>> Begin RECORDED INFORMATION
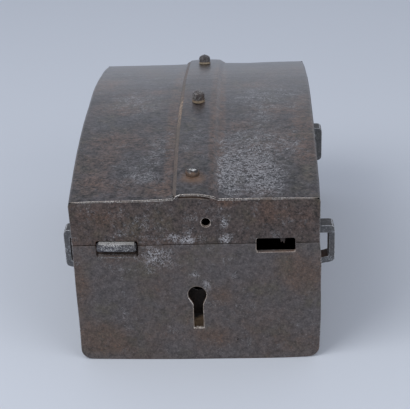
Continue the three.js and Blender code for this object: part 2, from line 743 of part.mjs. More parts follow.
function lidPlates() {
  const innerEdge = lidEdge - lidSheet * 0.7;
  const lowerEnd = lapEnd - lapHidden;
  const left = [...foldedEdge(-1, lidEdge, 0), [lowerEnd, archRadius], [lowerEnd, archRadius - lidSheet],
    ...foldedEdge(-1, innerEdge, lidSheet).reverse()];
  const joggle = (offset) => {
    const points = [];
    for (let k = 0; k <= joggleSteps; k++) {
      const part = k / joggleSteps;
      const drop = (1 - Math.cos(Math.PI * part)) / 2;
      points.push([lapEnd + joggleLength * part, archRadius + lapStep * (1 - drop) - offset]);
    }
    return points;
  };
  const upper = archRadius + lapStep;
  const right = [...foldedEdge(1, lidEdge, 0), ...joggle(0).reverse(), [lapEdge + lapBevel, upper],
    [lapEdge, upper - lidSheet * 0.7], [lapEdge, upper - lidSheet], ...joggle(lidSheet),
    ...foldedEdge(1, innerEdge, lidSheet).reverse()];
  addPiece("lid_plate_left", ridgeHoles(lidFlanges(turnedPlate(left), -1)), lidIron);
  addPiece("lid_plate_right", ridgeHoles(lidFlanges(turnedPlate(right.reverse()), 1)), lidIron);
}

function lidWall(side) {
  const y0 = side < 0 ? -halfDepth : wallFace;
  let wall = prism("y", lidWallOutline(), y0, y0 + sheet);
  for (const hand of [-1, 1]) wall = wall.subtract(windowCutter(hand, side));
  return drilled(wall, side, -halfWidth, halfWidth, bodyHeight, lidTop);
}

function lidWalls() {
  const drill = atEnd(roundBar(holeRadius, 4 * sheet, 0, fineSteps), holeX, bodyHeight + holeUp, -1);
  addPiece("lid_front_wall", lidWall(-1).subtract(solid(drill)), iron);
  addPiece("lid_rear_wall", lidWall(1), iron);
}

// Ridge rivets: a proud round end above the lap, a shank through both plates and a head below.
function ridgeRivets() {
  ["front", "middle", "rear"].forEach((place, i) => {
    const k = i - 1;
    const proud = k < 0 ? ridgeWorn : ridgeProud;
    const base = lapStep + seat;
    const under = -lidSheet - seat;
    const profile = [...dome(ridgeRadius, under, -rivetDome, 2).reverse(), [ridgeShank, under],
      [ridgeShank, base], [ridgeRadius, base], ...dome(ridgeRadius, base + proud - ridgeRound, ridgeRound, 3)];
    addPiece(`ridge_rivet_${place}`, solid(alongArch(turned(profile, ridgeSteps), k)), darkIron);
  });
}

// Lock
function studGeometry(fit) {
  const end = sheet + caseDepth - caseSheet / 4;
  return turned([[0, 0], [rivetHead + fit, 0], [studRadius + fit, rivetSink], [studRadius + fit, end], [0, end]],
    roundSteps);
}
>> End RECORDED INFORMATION
» **GOAL**
Copy each line of the data exactly, leaving nothing out.

» **THE COMPLETED TASK**
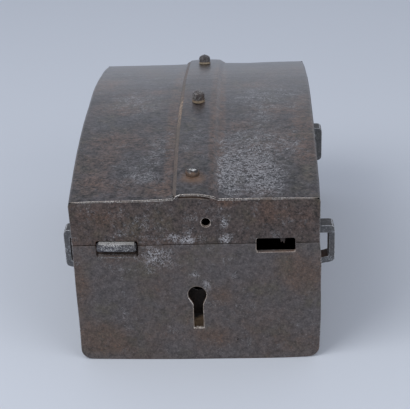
Continue the three.js and Blender code for this object: part 2, from line 743 of part.mjs. More parts follow.
function lidPlates() {
  const innerEdge = lidEdge - lidSheet * 0.7;
  const lowerEnd = lapEnd - lapHidden;
  const left = [...foldedEdge(-1, lidEdge, 0), [lowerEnd, archRadius], [lowerEnd, archRadius - lidSheet],
    ...foldedEdge(-1, innerEdge, lidSheet).reverse()];
  const joggle = (offset) => {
    const points = [];
    for (let k = 0; k <= joggleSteps; k++) {
      const part = k / joggleSteps;
      const drop = (1 - Math.cos(Math.PI * part)) / 2;
      points.push([lapEnd + joggleLength * part, archRadius + lapStep * (1 - drop) - offset]);
    }
    return points;
  };
  const upper = archRadius + lapStep;
  const right = [...foldedEdge(1, lidEdge, 0), ...joggle(0).reverse(), [lapEdge + lapBevel, upper],
    [lapEdge, upper - lidSheet * 0.7], [lapEdge, upper - lidSheet], ...joggle(lidSheet),
    ...foldedEdge(1, innerEdge, lidSheet).reverse()];
  addPiece("lid_plate_left", ridgeHoles(lidFlanges(turnedPlate(left), -1)), lidIron);
  addPiece("lid_plate_right", ridgeHoles(lidFlanges(turnedPlate(right.reverse()), 1)), lidIron);
}

function lidWall(side) {
  const y0 = side < 0 ? -halfDepth : wallFace;
  let wall = prism("y", lidWallOutline(), y0, y0 + sheet);
  for (const hand of [-1, 1]) wall = wall.subtract(windowCutter(hand, side));
  return drilled(wall, side, -halfWidth, halfWidth, bodyHeight, lidTop);
}

function lidWalls() {
  const drill = atEnd(roundBar(holeRadius, 4 * sheet, 0, fineSteps), holeX, bodyHeight + holeUp, -1);
  addPiece("lid_front_wall", lidWall(-1).subtract(solid(drill)), iron);
  addPiece("lid_rear_wall", lidWall(1), iron);
}

// Ridge rivets: a proud round end above the lap, a shank through both plates and a head below.
function ridgeRivets() {
  ["front", "middle", "rear"].forEach((place, i) => {
    const k = i - 1;
    const proud = k < 0 ? ridgeWorn : ridgeProud;
    const base = lapStep + seat;
    const under = -lidSheet - seat;
    const profile = [...dome(ridgeRadius, under, -rivetDome, 2).reverse(), [ridgeShank, under],
      [ridgeShank, base], [ridgeRadius, base], ...dome(ridgeRadius, base + proud - ridgeRound, ridgeRound, 3)];
    addPiece(`ridge_rivet_${place}`, solid(alongArch(turned(profile, ridgeSteps), k)), darkIron);
  });
}

// Lock
function studGeometry(fit) {
  const end = sheet + caseDepth - caseSheet / 4;
  return turned([[0, 0], [rivetHead + fit, 0], [studRadius + fit, rivetSink], [studRadius + fit, end], [0, end]],
    roundSteps);
}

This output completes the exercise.